I am a Vassar grad and current LSE MPA student. I study political economy and specialize in sustainability in the NHS. I am a native of Southern California, beach lover, Obama supporter, and environmental activist....
Nudge meets Life-Cycle Analysis

Simply revealing information in a useful way, the authors argue, can go a long way in ensuring that people make better decisions in the future. This seems to me to be particularly fitting for climate change. Any response requires radical changes in decision-making, and information is the critical missing link in making good decisions.
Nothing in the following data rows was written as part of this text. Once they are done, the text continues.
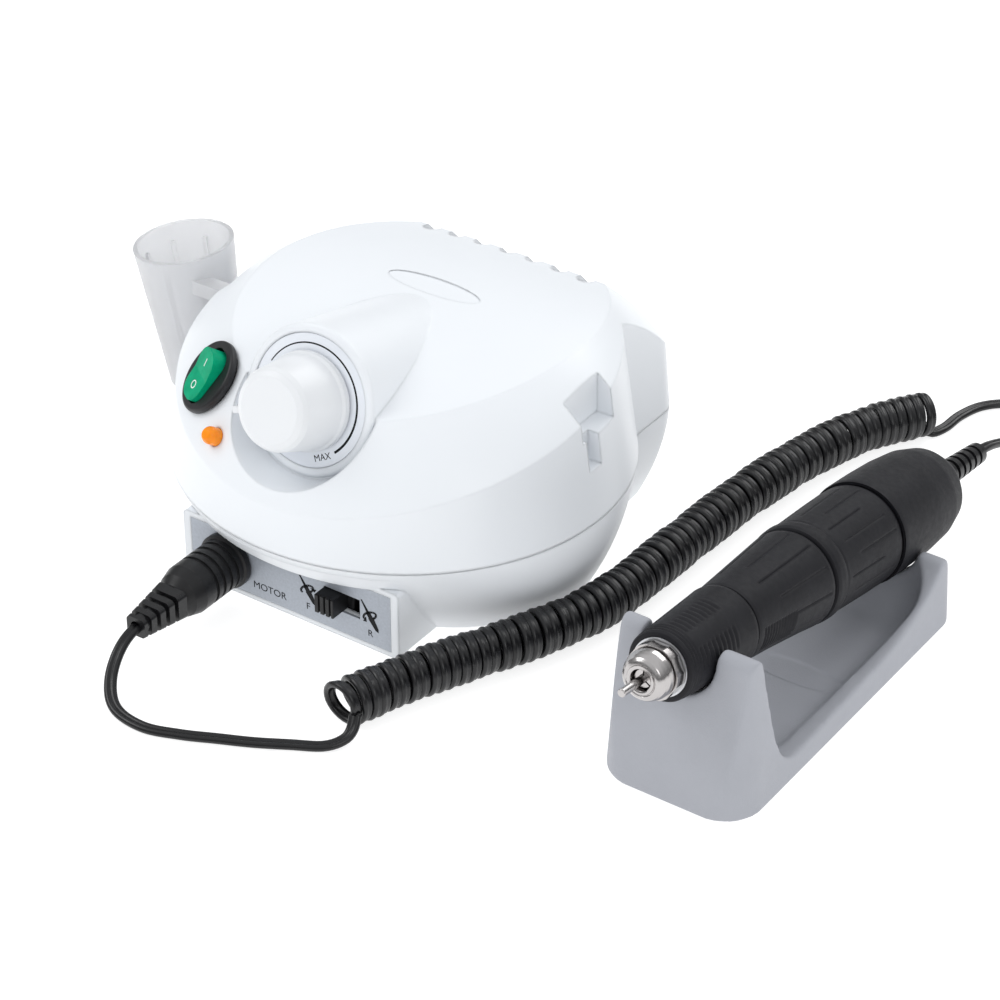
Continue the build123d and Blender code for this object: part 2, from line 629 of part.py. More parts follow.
def inner_screws():
    """Pan-head screws of the circuit board and of the transformer bracket."""
    screw = rod(SCREW_RADIUS, -2.4, 0.1) + rod(2.3, 0, 1.6)
    board_top = BOARD_Z + BOARD_THICK
    places = [Pos(x, y, board_top) for x, y in board_screw_places()]
    places += [Pos(side * BRACKET_SCREW_X, CORE_MIDDLE_Y, FLOOR_Z + BRACKET_THICK) for side in (-1, 1)]
    return together([place * screw for place in places])


def filter_capacitor():
    low = BOARD_Z + BOARD_THICK
    return Pos(24, -21, 0) * fillet(rod(6.5, low, low + 20).edges(), 0.8)


def heat_sink():
    low = BOARD_Z + BOARD_THICK
    sink = box((-16, 4), (-18, -16), (low, low + 18))
    for i in range(5):
        x = -16 + 4.6 * i
        sink += box((x, x + 1.6), (-16.5, -8), (low, low + 18))
    return sink


def transformer_core():
    core = box((-CORE_HALF_WIDTH, CORE_HALF_WIDTH), CORE_Y, (FLOOR_Z, CORE_TOP_Z))
    for side in (-1, 1):
        inner, outer = sorted((side * YOKE, side * 2 * YOKE))
        core -= box((inner, outer), (0, 50), (FLOOR_Z + YOKE, CORE_TOP_Z - YOKE))
    return core


def transformer_winding():
    low, high = FLOOR_Z + YOKE + 0.4, CORE_TOP_Z - YOKE - 0.4
    half = 2 * YOKE - 0.4
    winding = box((-half, half), (CORE_Y[0] - 5.5, CORE_Y[1] + 5.5), (low, high))
    winding = fillet(winding.edges().filter_by(Axis.Z), 3)
    return winding - box((-YOKE - 0.1, YOKE + 0.1), (CORE_Y[0] - 0.1, CORE_Y[1] + 0.1), (0, 60))


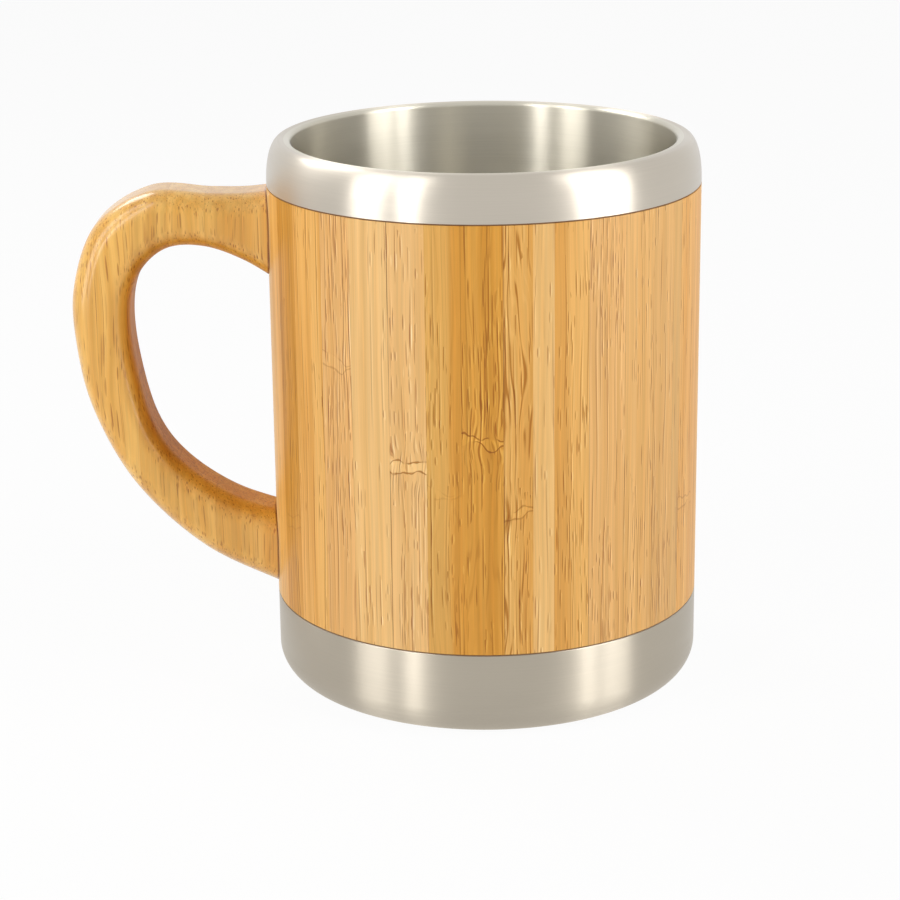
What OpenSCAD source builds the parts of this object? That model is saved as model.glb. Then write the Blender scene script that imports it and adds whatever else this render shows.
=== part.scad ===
// Cup with a steel liner, a sleeve of bamboo staves and a laminated bamboo handle.
// Millimetres. The origin is on the axis in the plane of the table, +Z is up and the handle is at -X.

/* [Cup] */
// Outside diameter of the sleeve and of both steel ends
mug_d = 86; // [70:1:110]
// Height from the table to the crest of the lip
mug_h = 110.5; // [95:0.5:150]
// Height of the steel band above its joint with the bamboo
rim_band_h = 8.8; // [7:0.1:14]
// Height of the steel base below its joint with the bamboo
base_h = 17.5; // [14:0.5:24]

/* [Steel] */
// Thickness of the steel sheet
sheet_t = 0.6; // [0.4:0.05:0.8]
// Outer radius of the turn of the lip
lip_r = 0.8; // [0.7:0.05:0.85]
// Width of the weld flange beyond the turn of the lip
lip_flange_w = 0.6; // [0.3:0.05:0.8]
// Width across the rounded shoulder of the rim band
shoulder_w = 2.9; // [2:0.1:3.2]
// Radius of the corner of the base
base_corner_r = 6.2; // [3:0.1:7]
// Width of the flat ring that the cup stands on
foot_ring_w = 7; // [4:0.5:12]
// Depth of the raised middle of the base
foot_recess = 0.8; // [0.4:0.1:1.5]
// Radial width of the slope up to the raised middle
foot_slope_w = 1.6; // [0.8:0.1:3]
// Air space between the liner's floor and the middle of the base
floor_gap = 5; // [2:0.5:10]
// Inner radius of the liner's bottom corner
liner_corner_r = 8; // [3:0.5:12]

/* [Bamboo sleeve] */
// Thickness of the staves
stave_t = 3.8; // [3:0.1:5]
// Air space between the liner and the staves
air_gap = 0.6; // [0.4:0.05:1.5]
// Height of the turned spigot inside the rim band
upper_spigot_h = 4; // [2:0.5:4.5]
// Height of the turned spigot inside the base
lower_spigot_h = 8; // [3:0.5:9]
// Radial clearance between a spigot and its steel
spigot_gap = 0.15; // [0.1:0.05:0.3]
// Height of each sealant ring
seal_t = 0.3; // [0.2:0.05:0.5]
// Depth of each sealant ring below the outer surface
seal_recess = 0.1; // [0.05:0.05:0.2]

/* [Handle] */
// Reach of the handle beyond the sleeve
handle_reach = 39.5; // [30:0.5:50]
// Height left between the rim band and the highest corner of the handle
handle_top_gap = 1.2; // [0.8:0.1:6]
// Height left between the steel base and the lowest corner of the handle
handle_foot_gap = 1; // [0.5:0.1:10]
// Depth of the handle's board
handle_depth = 15.5; // [12:0.5:20]
// Radius of the handle's rounded edges
handle_edge_r = 4.6; // [2:0.1:6]
// Width of the strips in the handle's board
handle_strip_w = 7.4; // [6.8:0.1:8]
// Width left of the first strip where the handle meets the sleeve
first_strip_w = 4.5; // [3:0.1:6]
// Thickness of the glue between the handle and the sleeve
glue_t = 0.05; // [0.03:0.01:0.15]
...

Enter Life-Cycle Analysis. This highly-technical activity gets right to the heart of sustainability and reveals the information that matters. It has shown, for example, that drying a 'low-carbon' and organic t-shirt made in your home country will instantly become less carbon-friendly than even the worst alternative once its tumble dried just once; that bringing your own cup to Starbucks, if they clean it with steam (like the often do) can more-than-offset the environmental damage of the cup that you just saved; and that the average city-dweller is more carbon neutral than its rural counterpart only until the holiday travel emissions are taken into account.
The more of these types of studies are undertaken, and the more people that learn about the results, the better consumers and decision-makers we will be. I think that the book is good, but the book + life-cycle analysis is great. Cass Sunstein is now the Chief Information and Regulation Officer in the Obama administration. I hope he takes this pair seriously.